Source data →
* begin *

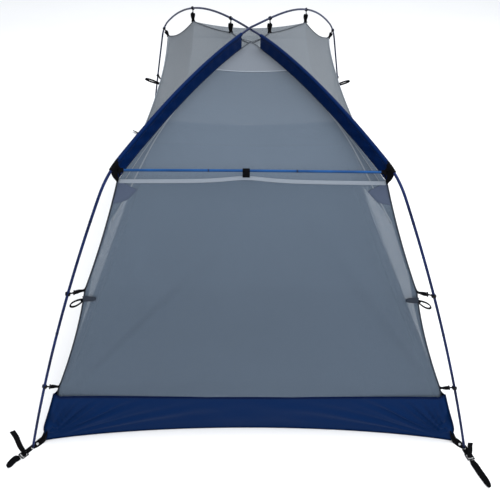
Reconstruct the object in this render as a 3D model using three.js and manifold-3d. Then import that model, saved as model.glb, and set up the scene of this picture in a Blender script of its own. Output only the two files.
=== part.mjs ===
// Two-pole dome tent, pitched, without its rain cover.
// Millimetres, +Z up. -Y is the wide end with the crossbar, and +X is to the right seen from it.
// The origin is on the ground under the middle of the tent.
import * as THREE from 'three';
import Module from 'manifold-3d';
import { mergeVertices } from 'three/addons/utils/BufferGeometryUtils.js';

const wasm = await Module();
wasm.setup();

// ---- driving dimensions -------------------------------------------------------------------
const POLE_R = 4.4;                 // tent pole radius
const PEAK = [0, 24, 1060];         // where the two long poles cross
const CROSS_LIFT = 4.8;             // one pole runs this far above the peak, the other below
const FRONT = {
  foot: [739, -1168], elbow: [426, -882, 900], power: 1.95, bow: 21,
  seam: [-17, 56, 3], drop: 54,     // roof seam: slide at the elbow, and fall below the pole
};
const REAR = {
  foot: [632, 1182], elbow: [458, 880, 816], power: 2.845, bow: 2,
  seam: [-29, -52, 29], drop: 60,
};
const FOOT_Z = 2.6;                 // pole end above the ground, in the strap's eyelet
const BEND = 0.065;                 // share of an arm or leg taken by the pre-bent elbow
const FABRIC = 1.6;                 // stand-in thickness of a single fabric layer
const SEAM_GAP = 3;                 // each panel stops this far from its seam line
const TUB_TOP = 162;
const TUB = {
  thick: 2,
  base: { front: [704, -1140], rear: [620, 1140], bow: [47, 30, 20] },
  rim: { front: [648, -1104], rear: [580, 1100], bow: [22, 15, 0] },
};
const APEX_SEAM = 0.305;             // where the apex panel starts, as a share of the arm
const APEX_END = 0.05;
const DOOR = { front: 0.035, hinge: 0.72, low: 0.05, high: 0.97, arcU: 0.2, arcV: 0.27, gap: 3 };
const SLEEVE = { from: 0.09, to: 0.93, inner: 5.7, outer: 7.2, depth: 50, fin: 1 };
const CROSSBAR = { half: 398, y: -833, z: 890, r: 4.2, clip: -20 };
const CLIP = { inner: 5.5, outer: 8.4, tab: 3.2, width: 14 };
const CLIP_LEG = [229, 543];        // heights of the clips on the front legs
const CLIP_REAR_LEG = [215, 510];
const CLIP_ARM = [0.18, 0.585];     // clips on the rear arms, as a share of the arm
const GUY = { front: [46, -0.45], rear: [92, 0.25], height: 20, wall: 1.8, width: 8, below: 44, off: 8 };
const STRAP = { width: 20, thick: 1.6, lift: 1, back: 30, reach: 22, hole: 5.6 };
const BUCKLE = { length: 25, width: 27, thick: 3.4, bar: 3.5, start: 23.5 };
const STAKE = { start: 51, width: 20, thick: 2.4, slot: [34, 9] };
const STAKE_END = {
  front_left: [-802.4, -1245], front_right: [774, -1320.4],
  rear_left: [-768, 1315.5], rear_right: [806.5, 1248],
};
const SLIDER = { length: 14, height: 9, thick: 5, pull: 24 };
const TIP_GAP = 0.3;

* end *

Identify the lines that hold the word "three". Copy every one of them.

Reconstruct the object in this render as a 3D model using three.js and manifold-3d. Then import that model, saved as model.glb, and set up the scene of this picture in a Blender script of its own. Output only the two files.
import * as THREE from 'three';
import { mergeVertices } from 'three/addons/utils/BufferGeometryUtils.js';